[EXERCISE GOAL] Quote the whole listing verbatim.

[DATASET SECTION]

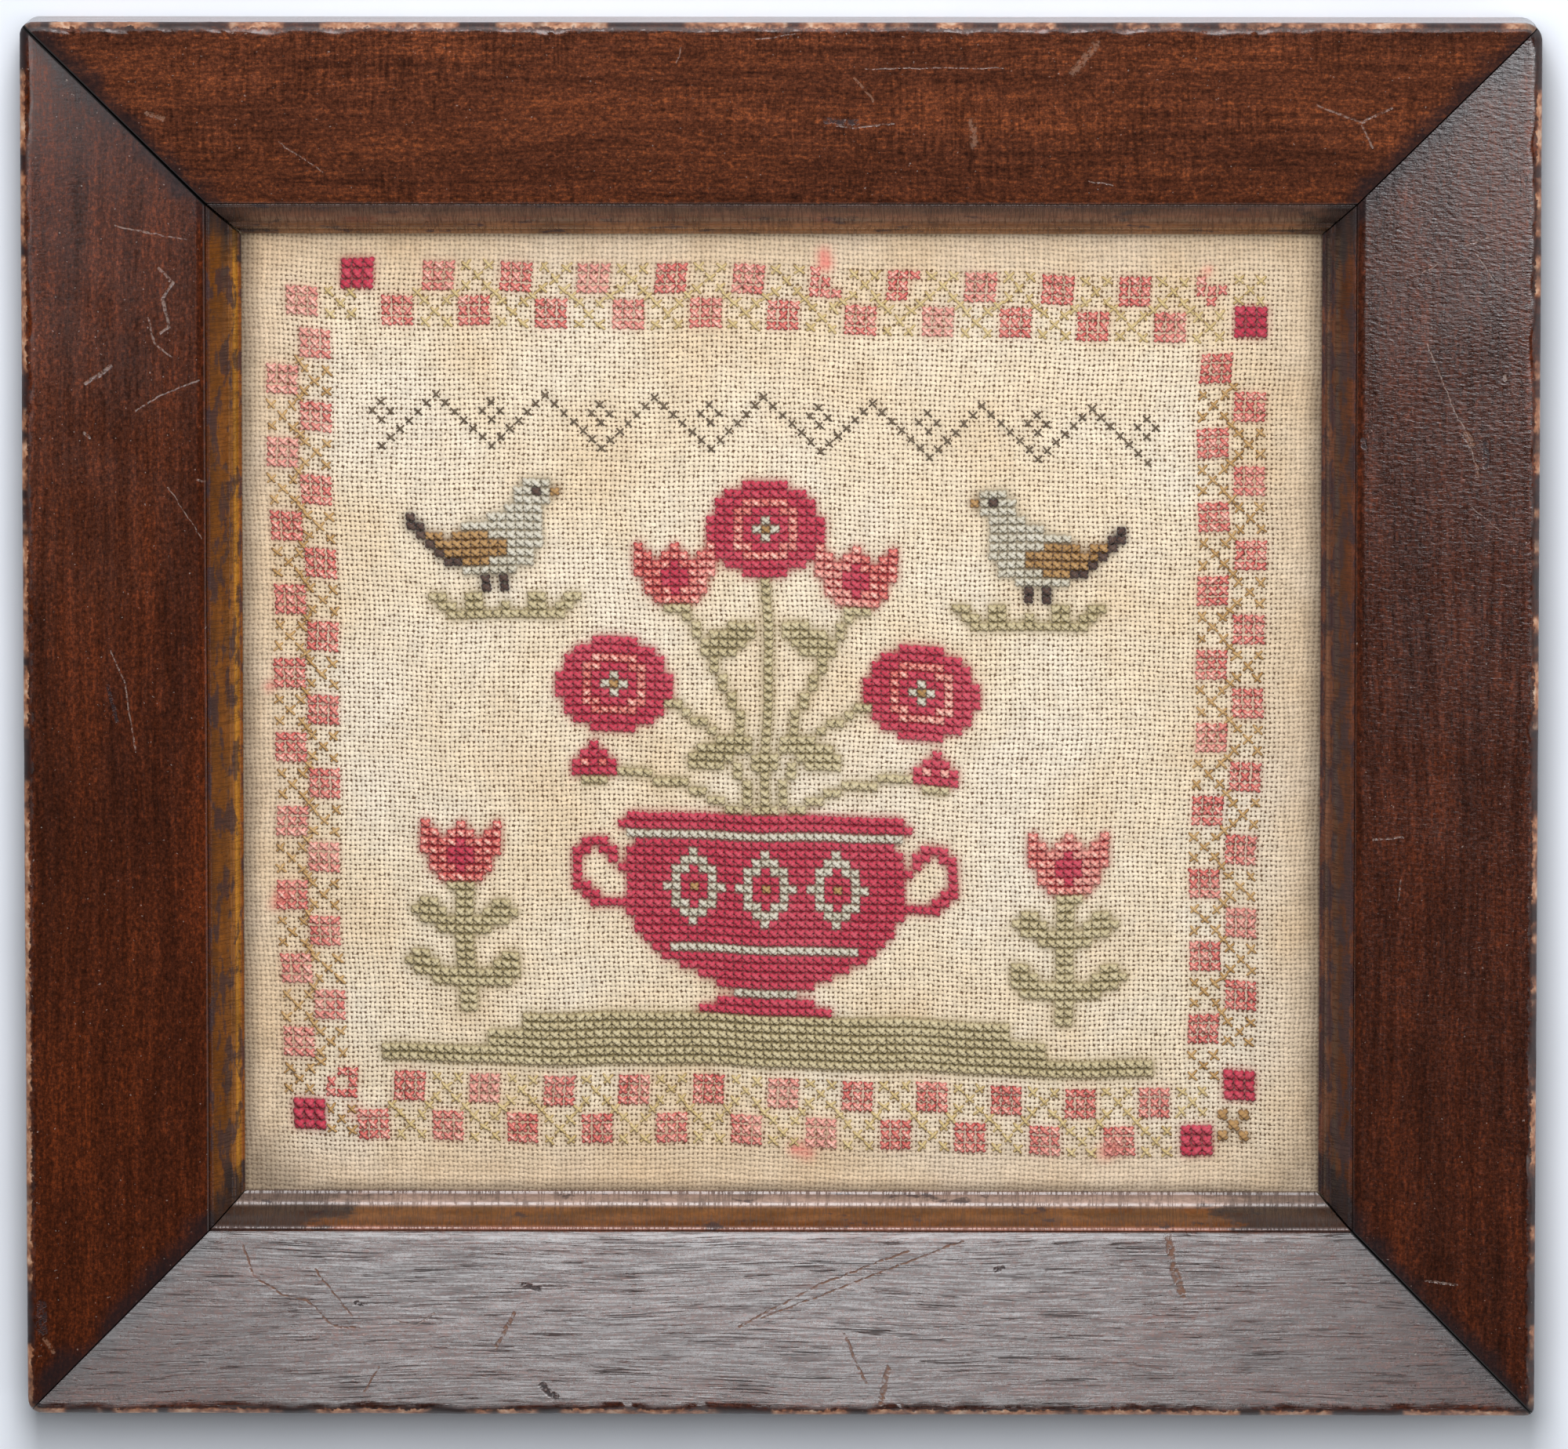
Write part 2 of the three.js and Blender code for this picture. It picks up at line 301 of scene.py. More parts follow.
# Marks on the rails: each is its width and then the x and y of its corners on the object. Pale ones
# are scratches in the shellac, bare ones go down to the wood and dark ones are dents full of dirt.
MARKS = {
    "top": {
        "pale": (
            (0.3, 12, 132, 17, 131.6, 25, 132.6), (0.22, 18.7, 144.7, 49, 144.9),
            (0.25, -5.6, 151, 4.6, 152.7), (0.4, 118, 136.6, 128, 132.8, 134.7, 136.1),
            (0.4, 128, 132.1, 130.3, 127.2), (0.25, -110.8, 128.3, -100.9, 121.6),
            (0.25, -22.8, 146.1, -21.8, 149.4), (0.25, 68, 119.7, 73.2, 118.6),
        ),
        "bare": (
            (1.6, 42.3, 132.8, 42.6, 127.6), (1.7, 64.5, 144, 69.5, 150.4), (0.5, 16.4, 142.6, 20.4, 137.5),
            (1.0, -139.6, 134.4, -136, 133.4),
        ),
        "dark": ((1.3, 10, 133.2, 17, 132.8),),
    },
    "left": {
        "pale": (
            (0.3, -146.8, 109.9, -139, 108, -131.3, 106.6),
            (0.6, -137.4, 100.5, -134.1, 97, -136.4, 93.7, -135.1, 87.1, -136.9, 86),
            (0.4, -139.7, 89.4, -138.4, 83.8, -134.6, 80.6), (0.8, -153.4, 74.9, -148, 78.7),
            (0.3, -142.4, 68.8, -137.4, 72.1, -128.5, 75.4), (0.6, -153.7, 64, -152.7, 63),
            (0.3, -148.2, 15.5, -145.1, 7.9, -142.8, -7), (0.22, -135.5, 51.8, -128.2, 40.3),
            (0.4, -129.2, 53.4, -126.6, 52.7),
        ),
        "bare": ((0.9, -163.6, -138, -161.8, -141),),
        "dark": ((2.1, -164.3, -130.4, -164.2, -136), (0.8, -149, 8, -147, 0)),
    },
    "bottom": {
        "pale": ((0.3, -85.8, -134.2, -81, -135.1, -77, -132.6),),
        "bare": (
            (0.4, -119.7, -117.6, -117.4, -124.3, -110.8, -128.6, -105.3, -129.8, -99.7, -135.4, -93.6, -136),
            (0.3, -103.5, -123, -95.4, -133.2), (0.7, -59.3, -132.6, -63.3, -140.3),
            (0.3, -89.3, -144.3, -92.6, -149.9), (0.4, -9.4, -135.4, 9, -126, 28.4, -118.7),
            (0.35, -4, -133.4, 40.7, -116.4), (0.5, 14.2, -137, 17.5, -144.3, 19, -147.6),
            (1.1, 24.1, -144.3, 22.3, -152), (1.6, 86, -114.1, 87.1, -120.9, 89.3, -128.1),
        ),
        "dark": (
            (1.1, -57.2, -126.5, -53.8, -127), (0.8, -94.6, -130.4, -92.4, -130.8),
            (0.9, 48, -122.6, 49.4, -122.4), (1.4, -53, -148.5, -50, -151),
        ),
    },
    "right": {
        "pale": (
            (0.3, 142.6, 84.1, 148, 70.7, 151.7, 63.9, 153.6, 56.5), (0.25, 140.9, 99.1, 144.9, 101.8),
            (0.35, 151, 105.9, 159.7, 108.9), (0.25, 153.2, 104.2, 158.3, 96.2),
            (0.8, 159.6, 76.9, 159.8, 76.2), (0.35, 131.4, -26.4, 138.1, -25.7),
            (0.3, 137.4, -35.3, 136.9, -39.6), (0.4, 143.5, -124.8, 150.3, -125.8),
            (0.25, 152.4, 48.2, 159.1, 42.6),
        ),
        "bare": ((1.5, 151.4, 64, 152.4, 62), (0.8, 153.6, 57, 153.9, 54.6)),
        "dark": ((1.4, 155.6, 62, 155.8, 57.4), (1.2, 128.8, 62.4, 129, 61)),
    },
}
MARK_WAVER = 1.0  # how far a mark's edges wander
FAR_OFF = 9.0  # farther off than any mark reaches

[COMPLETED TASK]
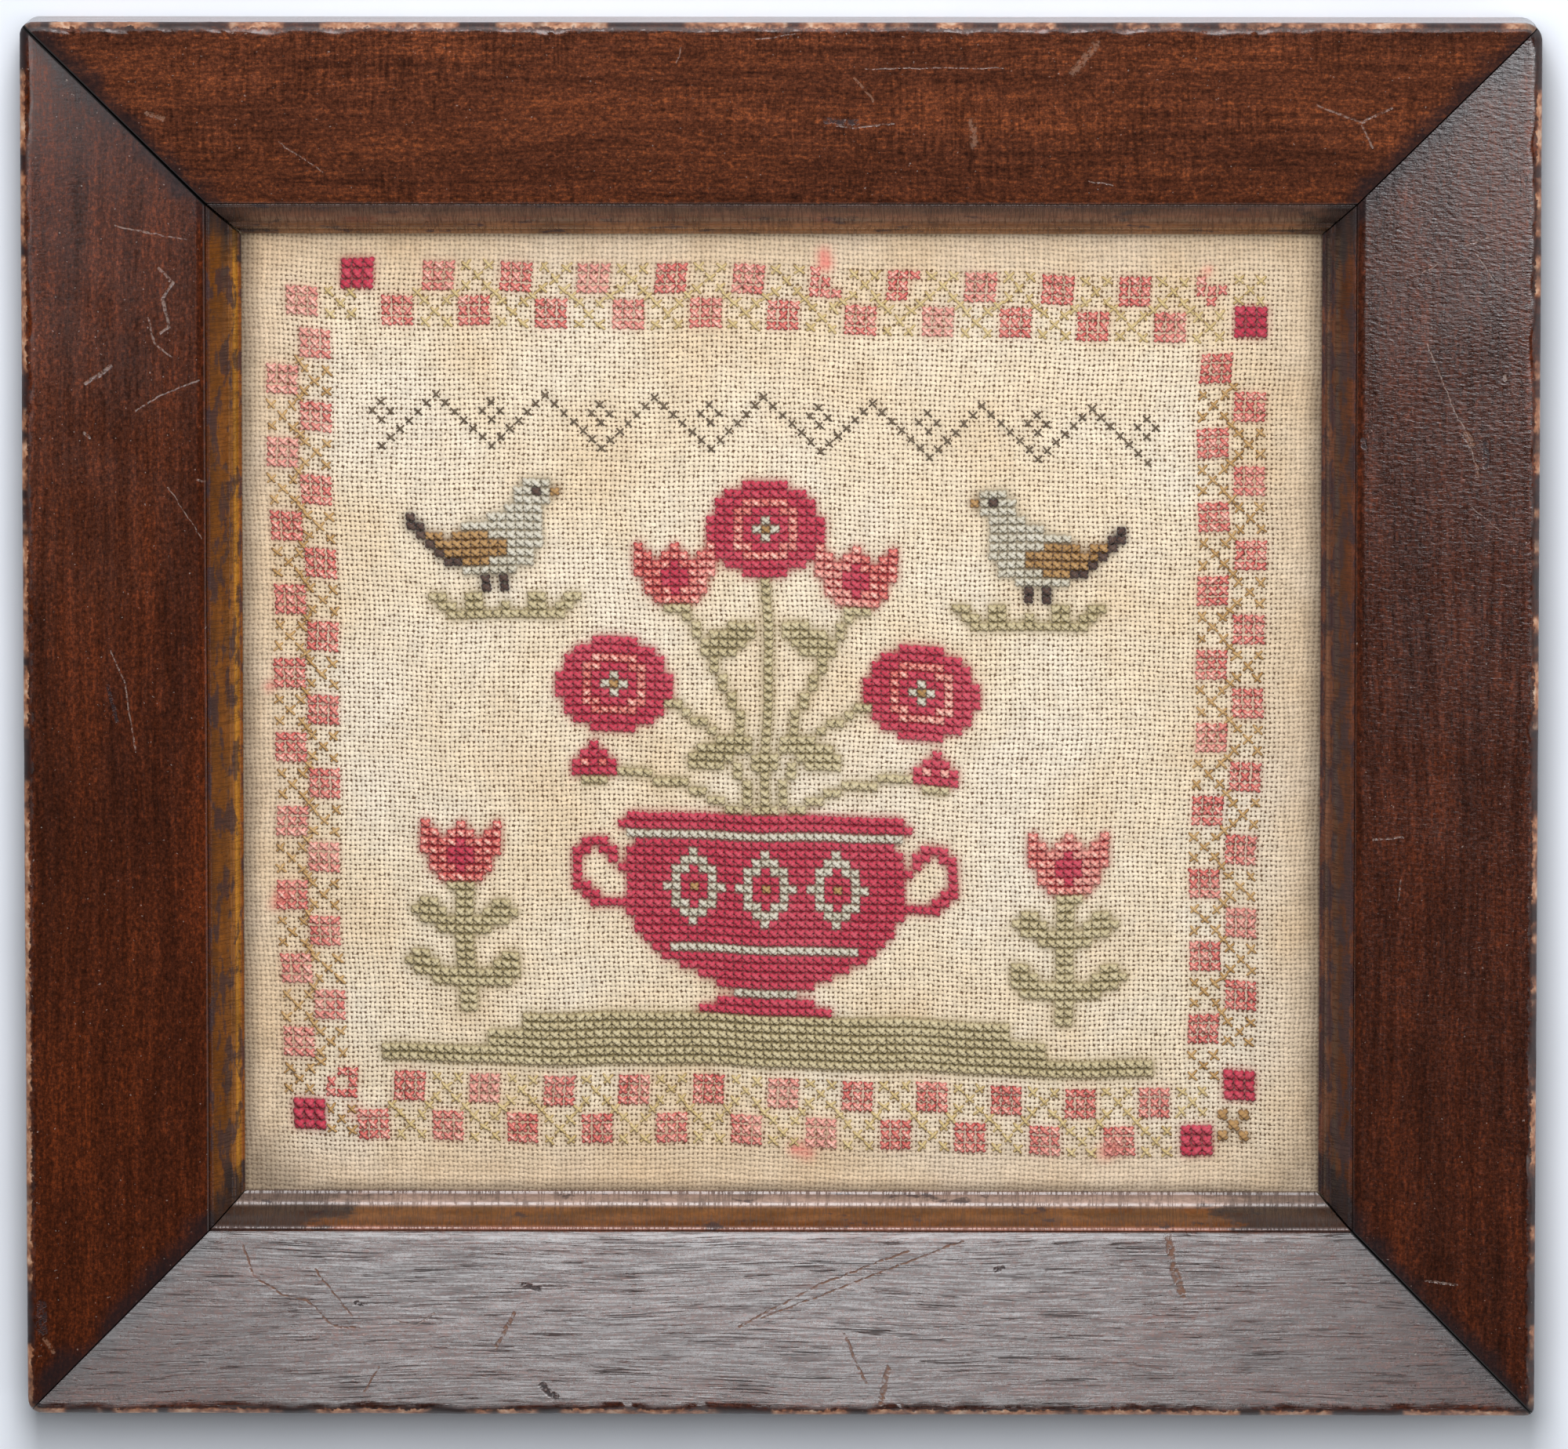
Write part 2 of the three.js and Blender code for this picture. It picks up at line 301 of scene.py. More parts follow.
# Marks on the rails: each is its width and then the x and y of its corners on the object. Pale ones
# are scratches in the shellac, bare ones go down to the wood and dark ones are dents full of dirt.
MARKS = {
    "top": {
        "pale": (
            (0.3, 12, 132, 17, 131.6, 25, 132.6), (0.22, 18.7, 144.7, 49, 144.9),
            (0.25, -5.6, 151, 4.6, 152.7), (0.4, 118, 136.6, 128, 132.8, 134.7, 136.1),
            (0.4, 128, 132.1, 130.3, 127.2), (0.25, -110.8, 128.3, -100.9, 121.6),
            (0.25, -22.8, 146.1, -21.8, 149.4), (0.25, 68, 119.7, 73.2, 118.6),
        ),
        "bare": (
            (1.6, 42.3, 132.8, 42.6, 127.6), (1.7, 64.5, 144, 69.5, 150.4), (0.5, 16.4, 142.6, 20.4, 137.5),
            (1.0, -139.6, 134.4, -136, 133.4),
        ),
        "dark": ((1.3, 10, 133.2, 17, 132.8),),
    },
    "left": {
        "pale": (
            (0.3, -146.8, 109.9, -139, 108, -131.3, 106.6),
            (0.6, -137.4, 100.5, -134.1, 97, -136.4, 93.7, -135.1, 87.1, -136.9, 86),
            (0.4, -139.7, 89.4, -138.4, 83.8, -134.6, 80.6), (0.8, -153.4, 74.9, -148, 78.7),
            (0.3, -142.4, 68.8, -137.4, 72.1, -128.5, 75.4), (0.6, -153.7, 64, -152.7, 63),
            (0.3, -148.2, 15.5, -145.1, 7.9, -142.8, -7), (0.22, -135.5, 51.8, -128.2, 40.3),
            (0.4, -129.2, 53.4, -126.6, 52.7),
        ),
        "bare": ((0.9, -163.6, -138, -161.8, -141),),
        "dark": ((2.1, -164.3, -130.4, -164.2, -136), (0.8, -149, 8, -147, 0)),
    },
    "bottom": {
        "pale": ((0.3, -85.8, -134.2, -81, -135.1, -77, -132.6),),
        "bare": (
            (0.4, -119.7, -117.6, -117.4, -124.3, -110.8, -128.6, -105.3, -129.8, -99.7, -135.4, -93.6, -136),
            (0.3, -103.5, -123, -95.4, -133.2), (0.7, -59.3, -132.6, -63.3, -140.3),
            (0.3, -89.3, -144.3, -92.6, -149.9), (0.4, -9.4, -135.4, 9, -126, 28.4, -118.7),
            (0.35, -4, -133.4, 40.7, -116.4), (0.5, 14.2, -137, 17.5, -144.3, 19, -147.6),
            (1.1, 24.1, -144.3, 22.3, -152), (1.6, 86, -114.1, 87.1, -120.9, 89.3, -128.1),
        ),
        "dark": (
            (1.1, -57.2, -126.5, -53.8, -127), (0.8, -94.6, -130.4, -92.4, -130.8),
            (0.9, 48, -122.6, 49.4, -122.4), (1.4, -53, -148.5, -50, -151),
        ),
    },
    "right": {
        "pale": (
            (0.3, 142.6, 84.1, 148, 70.7, 151.7, 63.9, 153.6, 56.5), (0.25, 140.9, 99.1, 144.9, 101.8),
            (0.35, 151, 105.9, 159.7, 108.9), (0.25, 153.2, 104.2, 158.3, 96.2),
            (0.8, 159.6, 76.9, 159.8, 76.2), (0.35, 131.4, -26.4, 138.1, -25.7),
            (0.3, 137.4, -35.3, 136.9, -39.6), (0.4, 143.5, -124.8, 150.3, -125.8),
            (0.25, 152.4, 48.2, 159.1, 42.6),
        ),
        "bare": ((1.5, 151.4, 64, 152.4, 62), (0.8, 153.6, 57, 153.9, 54.6)),
        "dark": ((1.4, 155.6, 62, 155.8, 57.4), (1.2, 128.8, 62.4, 129, 61)),
    },
}
MARK_WAVER = 1.0  # how far a mark's edges wander
FAR_OFF = 9.0  # farther off than any mark reaches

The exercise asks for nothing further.